One important edge case is a string containing only one distinct character, such as "aaaaaa". A buggy implementation might incorrectly shrink the window or mishandle frequency removal. In this implementation, the hash map always contains only one key, so the shrinking loop never executes, and the algorithm correctly returns the full string length.

Another important case is when the third distinct character appears immediately, such as "abc". A naive sliding window implementation might shrink only once and still leave three distinct characters inside the window. This solution uses a while loop rather than an if statement, guaranteeing the window continues shrinking until it becomes valid again.

A third edge case is when the optimal substring occurs in the middle of the string rather than at the beginning or end. For example, "aabbcc" has the optimal substring "aabb" or "bbcc", both of length 4. The algorithm checks every valid window during traversal, so it correctly identifies the best substring regardless of its position.

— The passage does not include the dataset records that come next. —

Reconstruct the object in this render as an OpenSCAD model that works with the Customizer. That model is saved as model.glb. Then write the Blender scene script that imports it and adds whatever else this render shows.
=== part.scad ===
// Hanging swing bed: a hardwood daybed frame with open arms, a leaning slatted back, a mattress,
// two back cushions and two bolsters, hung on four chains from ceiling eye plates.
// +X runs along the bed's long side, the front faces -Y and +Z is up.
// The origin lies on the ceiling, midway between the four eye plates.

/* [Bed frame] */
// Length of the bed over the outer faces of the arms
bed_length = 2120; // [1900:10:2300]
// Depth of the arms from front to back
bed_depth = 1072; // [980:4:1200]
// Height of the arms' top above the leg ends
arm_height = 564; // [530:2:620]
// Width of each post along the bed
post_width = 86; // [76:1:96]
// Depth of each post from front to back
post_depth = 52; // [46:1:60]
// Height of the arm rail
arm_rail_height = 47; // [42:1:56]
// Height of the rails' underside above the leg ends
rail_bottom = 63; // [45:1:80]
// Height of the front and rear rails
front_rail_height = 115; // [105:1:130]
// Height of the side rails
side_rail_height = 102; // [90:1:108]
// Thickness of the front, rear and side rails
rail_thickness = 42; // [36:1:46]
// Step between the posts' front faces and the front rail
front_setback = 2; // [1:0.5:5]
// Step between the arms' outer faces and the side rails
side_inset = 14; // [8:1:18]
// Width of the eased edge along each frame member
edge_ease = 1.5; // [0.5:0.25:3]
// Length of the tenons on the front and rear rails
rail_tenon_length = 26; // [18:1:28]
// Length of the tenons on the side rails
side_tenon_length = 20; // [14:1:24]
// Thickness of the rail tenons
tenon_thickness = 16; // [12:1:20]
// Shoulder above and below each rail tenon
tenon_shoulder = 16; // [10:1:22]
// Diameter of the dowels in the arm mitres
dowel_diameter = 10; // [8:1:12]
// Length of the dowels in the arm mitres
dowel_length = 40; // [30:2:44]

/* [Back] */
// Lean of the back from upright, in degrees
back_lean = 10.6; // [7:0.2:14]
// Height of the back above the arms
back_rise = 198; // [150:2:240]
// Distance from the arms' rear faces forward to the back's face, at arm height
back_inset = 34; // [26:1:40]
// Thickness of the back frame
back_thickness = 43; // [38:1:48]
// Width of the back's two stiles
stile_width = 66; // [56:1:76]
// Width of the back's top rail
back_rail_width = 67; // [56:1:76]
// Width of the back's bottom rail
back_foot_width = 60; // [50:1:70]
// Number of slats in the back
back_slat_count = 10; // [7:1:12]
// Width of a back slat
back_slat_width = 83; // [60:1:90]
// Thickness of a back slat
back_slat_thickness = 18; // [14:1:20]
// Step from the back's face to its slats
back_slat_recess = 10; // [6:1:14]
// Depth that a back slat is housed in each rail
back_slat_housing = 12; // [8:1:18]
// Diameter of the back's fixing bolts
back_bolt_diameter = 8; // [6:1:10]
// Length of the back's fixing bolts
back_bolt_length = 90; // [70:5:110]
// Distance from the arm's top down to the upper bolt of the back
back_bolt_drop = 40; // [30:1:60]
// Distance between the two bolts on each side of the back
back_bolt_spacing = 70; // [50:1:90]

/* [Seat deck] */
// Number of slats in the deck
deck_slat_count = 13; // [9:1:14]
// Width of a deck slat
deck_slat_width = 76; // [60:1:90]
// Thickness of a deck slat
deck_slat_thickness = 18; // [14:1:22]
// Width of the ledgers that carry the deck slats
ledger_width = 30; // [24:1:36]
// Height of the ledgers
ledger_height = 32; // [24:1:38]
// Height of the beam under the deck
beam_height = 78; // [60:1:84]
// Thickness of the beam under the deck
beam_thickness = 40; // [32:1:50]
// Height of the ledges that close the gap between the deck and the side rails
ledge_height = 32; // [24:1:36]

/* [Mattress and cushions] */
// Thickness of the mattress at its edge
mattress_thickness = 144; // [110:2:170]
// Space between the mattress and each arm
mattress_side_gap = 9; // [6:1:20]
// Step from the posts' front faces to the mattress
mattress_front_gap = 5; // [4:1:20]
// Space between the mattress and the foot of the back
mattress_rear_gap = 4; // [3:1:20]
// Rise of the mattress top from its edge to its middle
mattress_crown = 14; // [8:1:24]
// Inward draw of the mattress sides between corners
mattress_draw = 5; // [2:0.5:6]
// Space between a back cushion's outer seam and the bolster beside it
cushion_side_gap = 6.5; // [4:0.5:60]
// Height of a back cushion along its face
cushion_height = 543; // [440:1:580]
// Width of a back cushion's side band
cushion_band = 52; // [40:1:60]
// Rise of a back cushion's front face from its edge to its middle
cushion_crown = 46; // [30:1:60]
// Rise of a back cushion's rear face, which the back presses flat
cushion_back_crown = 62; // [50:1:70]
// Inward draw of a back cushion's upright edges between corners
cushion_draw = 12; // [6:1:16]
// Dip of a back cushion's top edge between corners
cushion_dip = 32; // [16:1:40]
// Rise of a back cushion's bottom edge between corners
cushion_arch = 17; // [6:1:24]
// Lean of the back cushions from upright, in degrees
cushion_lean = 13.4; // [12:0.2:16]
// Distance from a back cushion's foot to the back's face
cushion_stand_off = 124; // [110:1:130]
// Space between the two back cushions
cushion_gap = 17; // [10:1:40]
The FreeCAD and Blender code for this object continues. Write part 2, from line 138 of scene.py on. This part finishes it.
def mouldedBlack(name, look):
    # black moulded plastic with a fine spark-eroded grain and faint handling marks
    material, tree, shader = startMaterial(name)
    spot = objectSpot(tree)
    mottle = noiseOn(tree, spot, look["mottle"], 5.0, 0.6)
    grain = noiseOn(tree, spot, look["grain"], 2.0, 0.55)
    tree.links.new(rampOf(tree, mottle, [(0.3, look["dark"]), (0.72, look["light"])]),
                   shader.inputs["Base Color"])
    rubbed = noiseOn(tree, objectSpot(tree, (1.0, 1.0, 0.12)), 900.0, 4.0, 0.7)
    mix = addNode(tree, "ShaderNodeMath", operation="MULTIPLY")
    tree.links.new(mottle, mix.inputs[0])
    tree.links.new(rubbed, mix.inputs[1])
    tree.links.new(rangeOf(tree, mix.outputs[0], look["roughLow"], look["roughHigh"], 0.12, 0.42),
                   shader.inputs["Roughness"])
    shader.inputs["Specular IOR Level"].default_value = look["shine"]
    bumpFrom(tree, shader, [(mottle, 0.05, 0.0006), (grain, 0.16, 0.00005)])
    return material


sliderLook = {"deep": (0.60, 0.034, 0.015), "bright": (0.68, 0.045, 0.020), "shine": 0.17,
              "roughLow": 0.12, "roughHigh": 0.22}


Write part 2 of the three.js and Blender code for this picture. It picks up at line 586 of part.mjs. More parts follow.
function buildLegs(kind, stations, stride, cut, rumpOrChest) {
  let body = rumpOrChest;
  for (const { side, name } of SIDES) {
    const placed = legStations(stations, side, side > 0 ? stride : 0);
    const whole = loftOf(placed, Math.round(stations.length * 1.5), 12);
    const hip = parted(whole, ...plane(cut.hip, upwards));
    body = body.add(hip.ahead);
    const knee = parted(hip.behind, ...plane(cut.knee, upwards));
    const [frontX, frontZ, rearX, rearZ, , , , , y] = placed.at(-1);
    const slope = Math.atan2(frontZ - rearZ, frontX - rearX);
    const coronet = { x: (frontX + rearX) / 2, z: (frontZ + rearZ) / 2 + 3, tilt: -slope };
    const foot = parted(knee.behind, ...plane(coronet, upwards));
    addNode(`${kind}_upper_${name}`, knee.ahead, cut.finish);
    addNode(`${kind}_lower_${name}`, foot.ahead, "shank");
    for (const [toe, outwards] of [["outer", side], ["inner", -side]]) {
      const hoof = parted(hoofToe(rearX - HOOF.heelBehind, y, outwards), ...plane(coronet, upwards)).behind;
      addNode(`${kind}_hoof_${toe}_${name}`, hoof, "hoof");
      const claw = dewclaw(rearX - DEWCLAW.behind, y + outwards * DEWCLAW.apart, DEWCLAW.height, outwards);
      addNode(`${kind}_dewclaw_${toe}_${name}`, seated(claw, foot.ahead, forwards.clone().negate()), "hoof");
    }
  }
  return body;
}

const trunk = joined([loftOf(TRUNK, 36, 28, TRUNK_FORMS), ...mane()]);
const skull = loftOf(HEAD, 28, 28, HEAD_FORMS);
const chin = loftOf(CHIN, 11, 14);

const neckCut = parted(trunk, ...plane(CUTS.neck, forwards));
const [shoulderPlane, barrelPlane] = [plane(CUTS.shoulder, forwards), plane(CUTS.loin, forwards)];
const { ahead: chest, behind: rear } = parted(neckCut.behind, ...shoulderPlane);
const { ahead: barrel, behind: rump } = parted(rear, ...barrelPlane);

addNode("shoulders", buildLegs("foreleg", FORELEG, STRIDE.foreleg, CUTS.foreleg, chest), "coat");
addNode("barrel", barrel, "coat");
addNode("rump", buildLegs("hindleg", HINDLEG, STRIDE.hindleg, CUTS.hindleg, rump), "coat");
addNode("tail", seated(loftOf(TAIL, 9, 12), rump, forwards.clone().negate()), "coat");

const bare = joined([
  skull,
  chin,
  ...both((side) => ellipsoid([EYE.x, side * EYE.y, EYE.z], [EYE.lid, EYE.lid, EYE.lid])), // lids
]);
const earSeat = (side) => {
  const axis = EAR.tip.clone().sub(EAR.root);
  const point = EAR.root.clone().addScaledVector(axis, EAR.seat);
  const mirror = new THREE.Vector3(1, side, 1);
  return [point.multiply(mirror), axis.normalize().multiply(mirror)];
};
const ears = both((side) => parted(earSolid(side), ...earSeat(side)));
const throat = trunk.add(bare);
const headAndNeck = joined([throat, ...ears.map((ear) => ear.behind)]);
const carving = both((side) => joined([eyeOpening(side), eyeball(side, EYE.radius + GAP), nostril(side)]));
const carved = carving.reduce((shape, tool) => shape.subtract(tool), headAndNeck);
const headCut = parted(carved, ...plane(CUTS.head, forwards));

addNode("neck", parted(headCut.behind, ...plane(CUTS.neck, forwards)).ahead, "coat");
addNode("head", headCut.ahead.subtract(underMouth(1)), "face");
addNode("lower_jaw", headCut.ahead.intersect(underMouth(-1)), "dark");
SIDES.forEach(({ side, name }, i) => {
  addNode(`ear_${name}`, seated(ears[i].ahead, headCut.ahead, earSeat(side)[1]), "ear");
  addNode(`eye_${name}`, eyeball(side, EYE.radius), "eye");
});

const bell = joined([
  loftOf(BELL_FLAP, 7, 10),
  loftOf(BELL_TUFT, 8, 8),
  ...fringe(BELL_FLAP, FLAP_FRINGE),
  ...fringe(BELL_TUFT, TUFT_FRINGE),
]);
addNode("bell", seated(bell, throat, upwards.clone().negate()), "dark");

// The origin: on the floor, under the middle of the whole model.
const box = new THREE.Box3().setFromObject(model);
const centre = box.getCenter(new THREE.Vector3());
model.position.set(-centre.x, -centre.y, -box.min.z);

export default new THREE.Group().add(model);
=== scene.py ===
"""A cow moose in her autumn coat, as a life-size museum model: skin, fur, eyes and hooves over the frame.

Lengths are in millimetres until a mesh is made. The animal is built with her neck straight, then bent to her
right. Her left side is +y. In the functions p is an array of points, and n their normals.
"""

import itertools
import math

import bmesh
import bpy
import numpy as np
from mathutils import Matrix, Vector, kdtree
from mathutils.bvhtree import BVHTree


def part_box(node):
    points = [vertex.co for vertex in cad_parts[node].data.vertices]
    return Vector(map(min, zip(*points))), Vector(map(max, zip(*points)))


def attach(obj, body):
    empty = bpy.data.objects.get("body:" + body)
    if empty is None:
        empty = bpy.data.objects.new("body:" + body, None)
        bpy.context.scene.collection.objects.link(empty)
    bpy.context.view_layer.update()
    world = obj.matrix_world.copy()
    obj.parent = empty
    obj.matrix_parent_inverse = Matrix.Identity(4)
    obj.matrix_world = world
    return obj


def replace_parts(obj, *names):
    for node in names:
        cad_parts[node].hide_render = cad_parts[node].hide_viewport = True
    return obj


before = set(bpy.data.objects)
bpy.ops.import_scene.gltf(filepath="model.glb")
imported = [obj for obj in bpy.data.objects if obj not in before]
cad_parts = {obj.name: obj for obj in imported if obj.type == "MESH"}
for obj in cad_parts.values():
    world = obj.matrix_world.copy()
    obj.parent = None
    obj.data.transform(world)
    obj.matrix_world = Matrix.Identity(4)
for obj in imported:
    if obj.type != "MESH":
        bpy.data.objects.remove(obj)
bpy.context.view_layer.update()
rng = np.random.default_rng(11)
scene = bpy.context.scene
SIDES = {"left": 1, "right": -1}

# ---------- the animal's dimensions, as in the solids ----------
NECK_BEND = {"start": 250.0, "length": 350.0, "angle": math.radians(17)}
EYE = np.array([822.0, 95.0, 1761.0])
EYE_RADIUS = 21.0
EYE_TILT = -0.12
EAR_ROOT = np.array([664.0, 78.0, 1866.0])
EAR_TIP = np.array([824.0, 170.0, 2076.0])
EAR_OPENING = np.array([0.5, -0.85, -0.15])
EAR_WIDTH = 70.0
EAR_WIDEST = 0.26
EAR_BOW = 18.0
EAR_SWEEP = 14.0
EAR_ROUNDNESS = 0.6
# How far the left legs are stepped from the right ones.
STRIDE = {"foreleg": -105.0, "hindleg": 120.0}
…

Another subtle case is repeated shrinking and expanding, such as "ababffzzeee". The window transitions through multiple valid and invalid states. Because character frequencies are tracked precisely in the hash map, the algorithm always knows exactly when a character fully leaves the window, preventing stale entries from corrupting the distinct character count.